* _COLLECTED DATA_
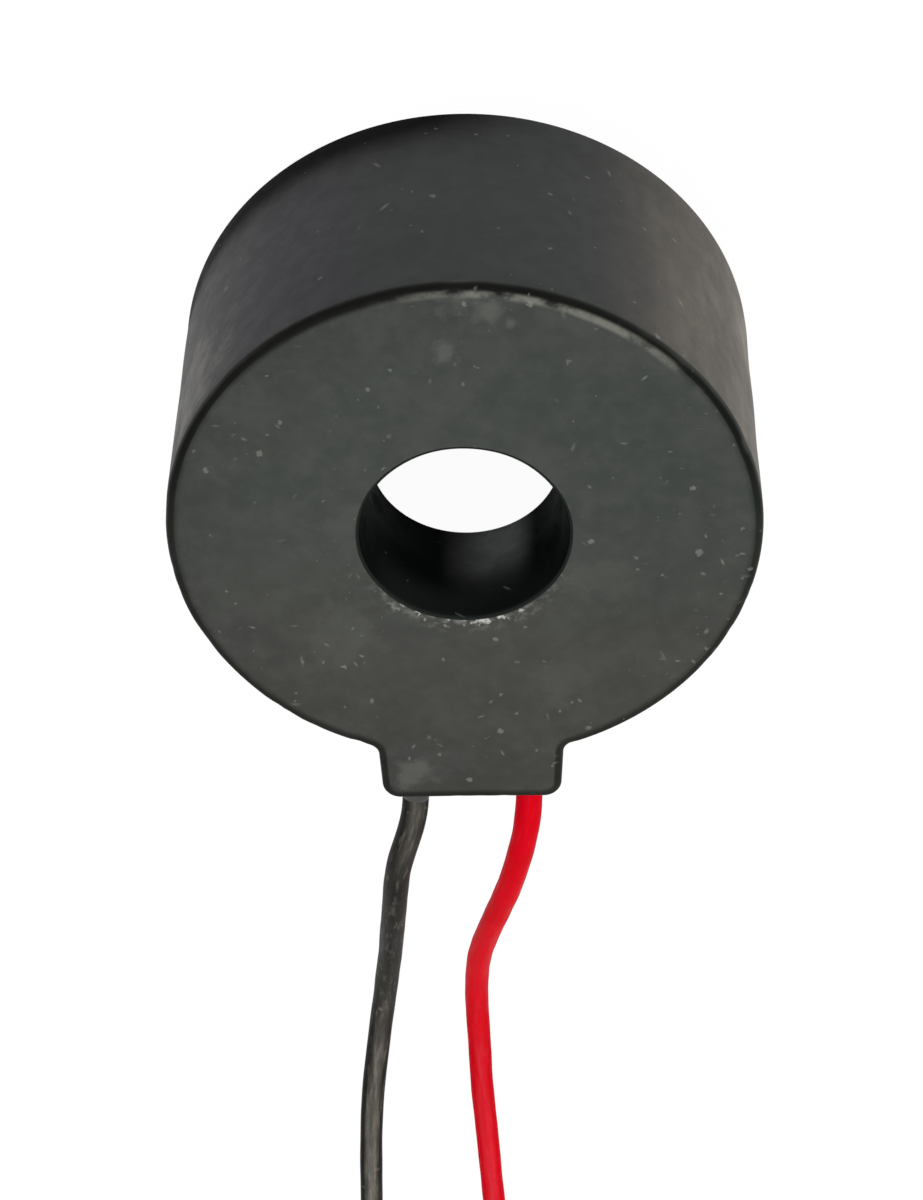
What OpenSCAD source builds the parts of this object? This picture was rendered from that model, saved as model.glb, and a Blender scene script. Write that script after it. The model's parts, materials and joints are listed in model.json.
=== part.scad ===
// Encapsulated ring-core current transformer with two flying leads.
//
// The conductor to be measured passes through the bore. A strip-wound ring core in a plastic
// box carries the secondary winding, and all of it is potted in the front part of a deep
// moulded cup. The part lies on the cup's back rim: +Z is the bore axis towards the front face,
// the nose with the two leads points to -Y, and the origin is on the bore axis in the rim's plane.

/* [Cup] */
// Outside diameter of the cup
cup_d = 25; // [24.6:0.1:28]
// Height from the back rim to the front face
cup_h = 13.2; // [12.8:0.1:16]
// Thickness of the round wall
cup_wall = 1.1; // [0.9:0.05:1.2]
// Thickness of the front face
front_t = 1.2; // [1:0.05:1.4]
// Rounding of the front edge
edge_round = 0.3; // [0.1:0.05:0.5]

/* [Bore] */
// Diameter of the bore's straight land
bore_d = 8.2; // [7.6:0.1:8.3]
// Length of the bore tube, measured from the front face
tube_len = 5.6; // [5.5:0.1:6.2]
// Length of the straight land at the tube's inner end
bore_land = 2.4; // [1.5:0.1:3]
// Opening of the bore's tapered mouth
mouth_d = 8.76; // [8.4:0.02:9]
// Rounding of the bore's mouth
mouth_round = 0.18; // [0.1:0.02:0.3]
// Wall of the bore tube at its land
tube_wall = 1.1; // [0.9:0.05:1.15]

/* [Nose] */
// Width of the nose at the cup
nose_w = 8.1; // [8:0.1:9]
// Distance from the bore axis to the nose's end face
nose_reach = 14.75; // [14.6:0.05:16]
// Inward lean of each side, in degrees
nose_lean = 3; // [0:0.5:3.5]
// Rounding of the nose's outer corners
nose_corner = 0.8; // [0.5:0.05:1]
// Fillet where the nose meets the cup
nose_fillet = 0.65; // [0.4:0.05:0.9]
// Wall thickness of the nose
nose_wall = 0.8; // [0.6:0.05:0.85]

/* [Core and winding] */
// Resin between the bore tube and the wound core
resin_in = 0.25; // [0.1:0.05:0.5]
// Resin between the wound core and the cup's wall
resin_out = 1.04; // [0.3:0.02:2]
// Resin under the wound core
resin_under = 0.45; // [0.2:0.05:1]
// Wall of the core box
box_wall = 0.3; // [0.25:0.01:0.32]
// Thickness of the soft ring over the core
cushion_t = 0.2; // [0.1:0.02:0.22]
// Thickness of the wire in the winding
wire_t = 0.36; // [0.26:0.02:0.38]
// Number of turns in the winding
turns = 72; // [36:4:80]
// Thickness of the tape over the winding
tape_t = 0.12; // [0.08:0.01:0.14]
// Depth of the potting's surface below the end of the bore tube
pot_dip = 0.3; // [0.1:0.05:0.35]

/* [Leads] */
// Diameter of the leads' insulation
lead_d = 1.2; // [1:0.05:1.25]
// Distance between the two leads
lead_pitch = 5.1; // [4.9:0.05:5.15]
// Depth of the leads below the front face
lead_depth = 1.45; // [1.45:0.05:2]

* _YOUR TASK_
Beginning at the first line above, repeat exactly until the line containing "edge_round = 0.3; // [0.1:0.05:0.5]", which is included.

* _FINAL RESULT_
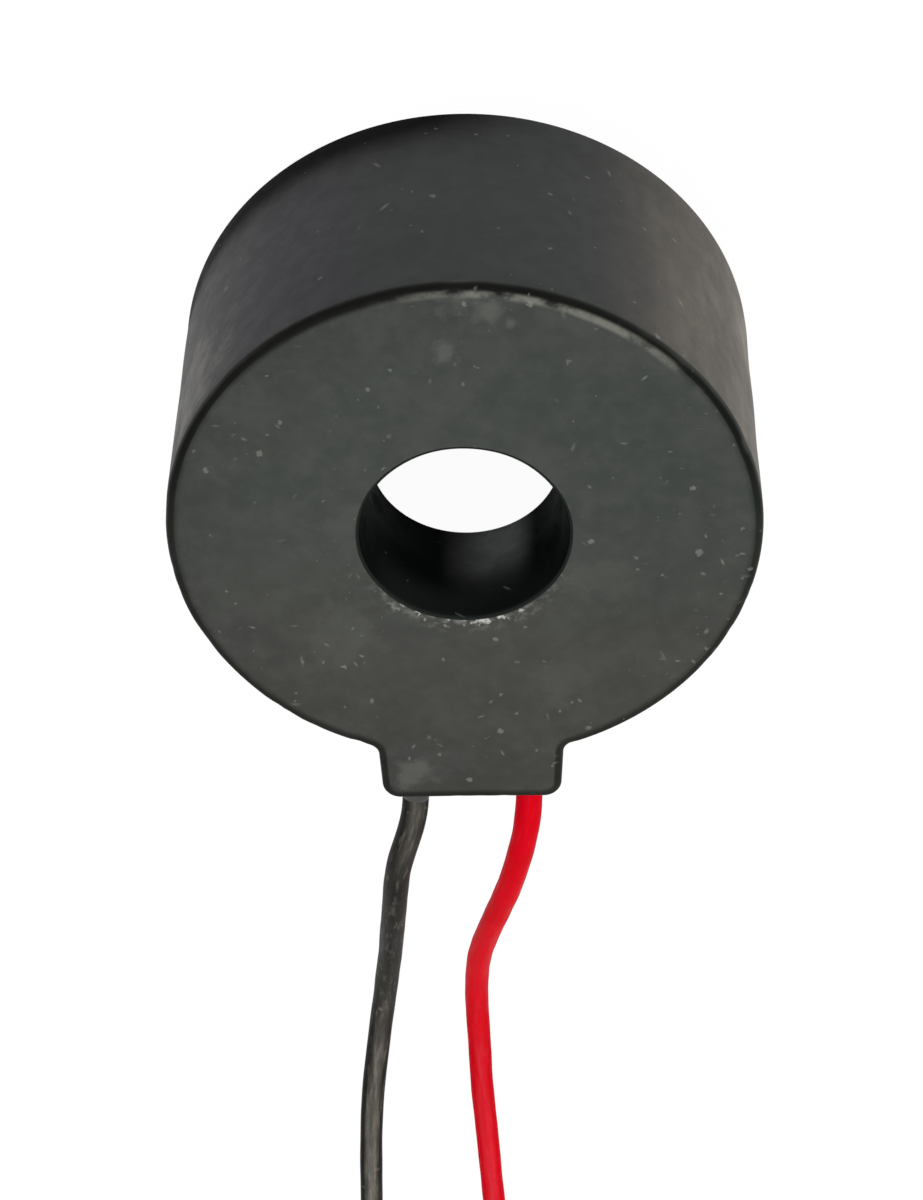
What OpenSCAD source builds the parts of this object? This picture was rendered from that model, saved as model.glb, and a Blender scene script. Write that script after it. The model's parts, materials and joints are listed in model.json.
=== part.scad ===
// Encapsulated ring-core current transformer with two flying leads.
//
// The conductor to be measured passes through the bore. A strip-wound ring core in a plastic
// box carries the secondary winding, and all of it is potted in the front part of a deep
// moulded cup. The part lies on the cup's back rim: +Z is the bore axis towards the front face,
// the nose with the two leads points to -Y, and the origin is on the bore axis in the rim's plane.

/* [Cup] */
// Outside diameter of the cup
cup_d = 25; // [24.6:0.1:28]
// Height from the back rim to the front face
cup_h = 13.2; // [12.8:0.1:16]
// Thickness of the round wall
cup_wall = 1.1; // [0.9:0.05:1.2]
// Thickness of the front face
front_t = 1.2; // [1:0.05:1.4]
// Rounding of the front edge
edge_round = 0.3; // [0.1:0.05:0.5]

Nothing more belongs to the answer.